• Information shown:

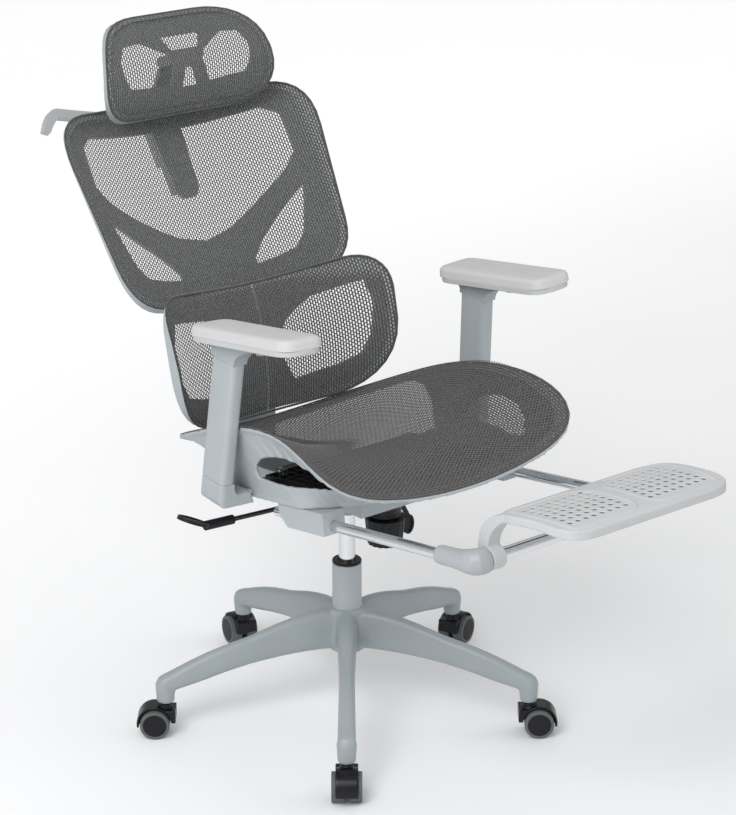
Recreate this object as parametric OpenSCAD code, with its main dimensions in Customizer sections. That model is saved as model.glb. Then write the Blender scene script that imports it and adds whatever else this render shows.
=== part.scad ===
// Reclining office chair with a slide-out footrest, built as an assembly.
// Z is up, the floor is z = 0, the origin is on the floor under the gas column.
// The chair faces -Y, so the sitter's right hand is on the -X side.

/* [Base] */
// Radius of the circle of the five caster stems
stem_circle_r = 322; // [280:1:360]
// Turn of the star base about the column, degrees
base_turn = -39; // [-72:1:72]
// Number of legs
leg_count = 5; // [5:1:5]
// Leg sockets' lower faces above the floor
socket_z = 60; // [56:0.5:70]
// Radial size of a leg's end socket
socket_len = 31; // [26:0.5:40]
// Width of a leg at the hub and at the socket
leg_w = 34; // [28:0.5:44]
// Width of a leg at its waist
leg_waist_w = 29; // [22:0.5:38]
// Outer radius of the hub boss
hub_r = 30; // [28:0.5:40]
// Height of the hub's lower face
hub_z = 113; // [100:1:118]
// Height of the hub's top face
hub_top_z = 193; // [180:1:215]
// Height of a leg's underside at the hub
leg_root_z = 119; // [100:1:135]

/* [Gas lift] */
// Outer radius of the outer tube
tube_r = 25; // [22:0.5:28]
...
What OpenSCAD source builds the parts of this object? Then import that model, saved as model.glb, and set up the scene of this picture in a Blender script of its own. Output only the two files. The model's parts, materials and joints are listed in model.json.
==
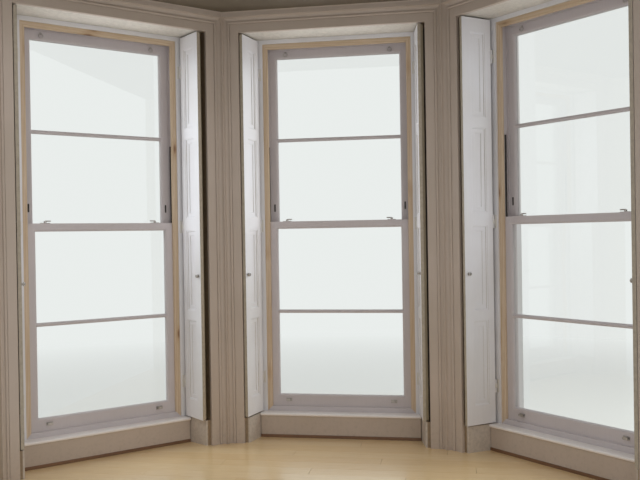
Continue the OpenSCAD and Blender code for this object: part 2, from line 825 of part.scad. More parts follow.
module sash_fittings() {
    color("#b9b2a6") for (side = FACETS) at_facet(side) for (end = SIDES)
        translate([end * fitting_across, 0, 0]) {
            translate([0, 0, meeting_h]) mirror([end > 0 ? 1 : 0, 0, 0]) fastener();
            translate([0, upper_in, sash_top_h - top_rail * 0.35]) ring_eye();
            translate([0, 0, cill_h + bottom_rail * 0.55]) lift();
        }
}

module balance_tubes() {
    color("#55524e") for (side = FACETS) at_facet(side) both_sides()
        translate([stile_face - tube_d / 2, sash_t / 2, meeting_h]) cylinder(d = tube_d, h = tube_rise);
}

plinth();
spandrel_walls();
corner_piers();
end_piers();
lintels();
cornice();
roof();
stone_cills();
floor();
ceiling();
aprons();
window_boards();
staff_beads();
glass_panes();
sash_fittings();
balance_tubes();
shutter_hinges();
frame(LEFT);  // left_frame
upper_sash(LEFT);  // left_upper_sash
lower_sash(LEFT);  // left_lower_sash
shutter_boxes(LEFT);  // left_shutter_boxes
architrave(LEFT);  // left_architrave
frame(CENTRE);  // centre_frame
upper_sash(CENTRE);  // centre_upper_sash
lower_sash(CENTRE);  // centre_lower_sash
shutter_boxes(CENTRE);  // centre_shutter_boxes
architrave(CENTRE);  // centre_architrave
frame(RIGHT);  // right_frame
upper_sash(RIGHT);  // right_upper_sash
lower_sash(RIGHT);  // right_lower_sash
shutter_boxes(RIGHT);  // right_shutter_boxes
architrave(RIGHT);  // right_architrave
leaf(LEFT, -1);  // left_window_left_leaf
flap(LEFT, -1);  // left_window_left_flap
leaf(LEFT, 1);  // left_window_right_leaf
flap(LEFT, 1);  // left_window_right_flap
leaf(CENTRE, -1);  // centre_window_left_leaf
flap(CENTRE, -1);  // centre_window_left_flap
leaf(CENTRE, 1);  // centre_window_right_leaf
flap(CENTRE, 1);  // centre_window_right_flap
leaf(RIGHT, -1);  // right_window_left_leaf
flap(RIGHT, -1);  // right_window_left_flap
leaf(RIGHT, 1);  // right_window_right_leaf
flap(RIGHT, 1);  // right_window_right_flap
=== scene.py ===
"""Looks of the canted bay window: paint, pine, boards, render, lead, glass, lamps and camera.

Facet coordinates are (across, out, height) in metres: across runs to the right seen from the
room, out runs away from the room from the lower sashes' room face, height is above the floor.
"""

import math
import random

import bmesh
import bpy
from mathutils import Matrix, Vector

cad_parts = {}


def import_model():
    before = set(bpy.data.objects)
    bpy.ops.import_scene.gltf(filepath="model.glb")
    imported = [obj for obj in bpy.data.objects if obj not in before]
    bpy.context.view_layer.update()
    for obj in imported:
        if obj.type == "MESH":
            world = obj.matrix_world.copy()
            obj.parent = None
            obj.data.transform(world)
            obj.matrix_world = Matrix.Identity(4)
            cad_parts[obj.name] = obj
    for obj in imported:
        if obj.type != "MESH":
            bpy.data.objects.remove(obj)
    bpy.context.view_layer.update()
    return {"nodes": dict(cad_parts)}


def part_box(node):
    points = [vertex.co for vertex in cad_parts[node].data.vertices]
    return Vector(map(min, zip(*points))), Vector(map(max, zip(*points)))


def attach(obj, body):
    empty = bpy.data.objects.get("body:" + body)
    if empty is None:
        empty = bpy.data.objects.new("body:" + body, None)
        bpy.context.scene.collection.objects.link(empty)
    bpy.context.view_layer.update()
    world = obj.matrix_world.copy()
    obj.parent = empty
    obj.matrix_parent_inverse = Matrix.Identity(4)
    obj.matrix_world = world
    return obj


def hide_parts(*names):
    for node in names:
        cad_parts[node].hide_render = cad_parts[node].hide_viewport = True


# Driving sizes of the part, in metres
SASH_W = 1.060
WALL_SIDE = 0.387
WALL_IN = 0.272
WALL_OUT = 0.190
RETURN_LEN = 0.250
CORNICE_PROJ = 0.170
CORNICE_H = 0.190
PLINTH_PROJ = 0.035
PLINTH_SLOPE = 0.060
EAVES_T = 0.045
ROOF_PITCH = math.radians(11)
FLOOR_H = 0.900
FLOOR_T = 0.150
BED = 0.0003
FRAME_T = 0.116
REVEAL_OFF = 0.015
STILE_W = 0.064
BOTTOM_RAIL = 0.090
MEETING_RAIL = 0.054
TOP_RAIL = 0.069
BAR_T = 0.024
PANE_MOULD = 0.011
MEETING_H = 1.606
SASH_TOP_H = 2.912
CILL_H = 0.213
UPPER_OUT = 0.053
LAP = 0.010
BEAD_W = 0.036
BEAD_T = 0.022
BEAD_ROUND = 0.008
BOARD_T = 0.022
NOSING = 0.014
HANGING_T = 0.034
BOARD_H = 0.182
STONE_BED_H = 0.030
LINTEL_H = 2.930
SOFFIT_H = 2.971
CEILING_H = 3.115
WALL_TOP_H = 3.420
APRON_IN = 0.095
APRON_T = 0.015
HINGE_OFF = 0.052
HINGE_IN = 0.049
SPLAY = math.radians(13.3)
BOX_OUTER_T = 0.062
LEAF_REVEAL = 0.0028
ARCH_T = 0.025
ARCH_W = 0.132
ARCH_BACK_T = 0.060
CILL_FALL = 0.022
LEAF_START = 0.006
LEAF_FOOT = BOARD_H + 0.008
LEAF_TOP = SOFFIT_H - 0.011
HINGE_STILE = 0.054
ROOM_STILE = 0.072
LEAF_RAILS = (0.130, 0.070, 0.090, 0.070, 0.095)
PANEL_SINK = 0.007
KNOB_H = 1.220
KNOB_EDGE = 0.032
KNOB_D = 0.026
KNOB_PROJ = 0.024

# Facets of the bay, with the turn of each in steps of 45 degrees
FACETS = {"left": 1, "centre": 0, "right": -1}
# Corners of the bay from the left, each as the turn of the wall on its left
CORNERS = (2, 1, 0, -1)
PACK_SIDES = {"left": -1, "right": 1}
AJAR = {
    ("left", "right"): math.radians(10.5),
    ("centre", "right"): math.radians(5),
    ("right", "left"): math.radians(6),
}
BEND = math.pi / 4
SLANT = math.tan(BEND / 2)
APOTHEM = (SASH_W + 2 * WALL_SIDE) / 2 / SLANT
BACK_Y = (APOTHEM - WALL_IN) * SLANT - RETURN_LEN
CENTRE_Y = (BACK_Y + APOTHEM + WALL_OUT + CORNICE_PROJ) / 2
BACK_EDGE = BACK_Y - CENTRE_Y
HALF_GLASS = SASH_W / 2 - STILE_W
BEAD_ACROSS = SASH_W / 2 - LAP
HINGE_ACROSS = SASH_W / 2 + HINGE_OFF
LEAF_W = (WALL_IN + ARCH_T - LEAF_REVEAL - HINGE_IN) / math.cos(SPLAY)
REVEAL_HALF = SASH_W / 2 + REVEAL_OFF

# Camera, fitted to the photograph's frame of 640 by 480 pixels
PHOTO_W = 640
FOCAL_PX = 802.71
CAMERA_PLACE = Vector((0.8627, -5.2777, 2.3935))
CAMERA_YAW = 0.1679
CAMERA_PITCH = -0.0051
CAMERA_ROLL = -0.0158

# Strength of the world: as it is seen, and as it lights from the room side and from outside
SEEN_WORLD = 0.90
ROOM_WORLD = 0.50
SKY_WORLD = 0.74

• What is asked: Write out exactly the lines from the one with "balance_tubes();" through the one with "cad_parts[obj.name] = obj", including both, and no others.

• Finished task:
balance_tubes();
shutter_hinges();
frame(LEFT);  // left_frame
upper_sash(LEFT);  // left_upper_sash
lower_sash(LEFT);  // left_lower_sash
shutter_boxes(LEFT);  // left_shutter_boxes
architrave(LEFT);  // left_architrave
frame(CENTRE);  // centre_frame
upper_sash(CENTRE);  // centre_upper_sash
lower_sash(CENTRE);  // centre_lower_sash
shutter_boxes(CENTRE);  // centre_shutter_boxes
architrave(CENTRE);  // centre_architrave
frame(RIGHT);  // right_frame
upper_sash(RIGHT);  // right_upper_sash
lower_sash(RIGHT);  // right_lower_sash
shutter_boxes(RIGHT);  // right_shutter_boxes
architrave(RIGHT);  // right_architrave
leaf(LEFT, -1);  // left_window_left_leaf
flap(LEFT, -1);  // left_window_left_flap
leaf(LEFT, 1);  // left_window_right_leaf
flap(LEFT, 1);  // left_window_right_flap
leaf(CENTRE, -1);  // centre_window_left_leaf
flap(CENTRE, -1);  // centre_window_left_flap
leaf(CENTRE, 1);  // centre_window_right_leaf
flap(CENTRE, 1);  // centre_window_right_flap
leaf(RIGHT, -1);  // right_window_left_leaf
flap(RIGHT, -1);  // right_window_left_flap
leaf(RIGHT, 1);  // right_window_right_leaf
flap(RIGHT, 1);  // right_window_right_flap
=== scene.py ===
"""Looks of the canted bay window: paint, pine, boards, render, lead, glass, lamps and camera.

Facet coordinates are (across, out, height) in metres: across runs to the right seen from the
room, out runs away from the room from the lower sashes' room face, height is above the floor.
"""

import math
import random

import bmesh
import bpy
from mathutils import Matrix, Vector

cad_parts = {}


def import_model():
    before = set(bpy.data.objects)
    bpy.ops.import_scene.gltf(filepath="model.glb")
    imported = [obj for obj in bpy.data.objects if obj not in before]
    bpy.context.view_layer.update()
    for obj in imported:
        if obj.type == "MESH":
            world = obj.matrix_world.copy()
            obj.parent = None
            obj.data.transform(world)
            obj.matrix_world = Matrix.Identity(4)
            cad_parts[obj.name] = obj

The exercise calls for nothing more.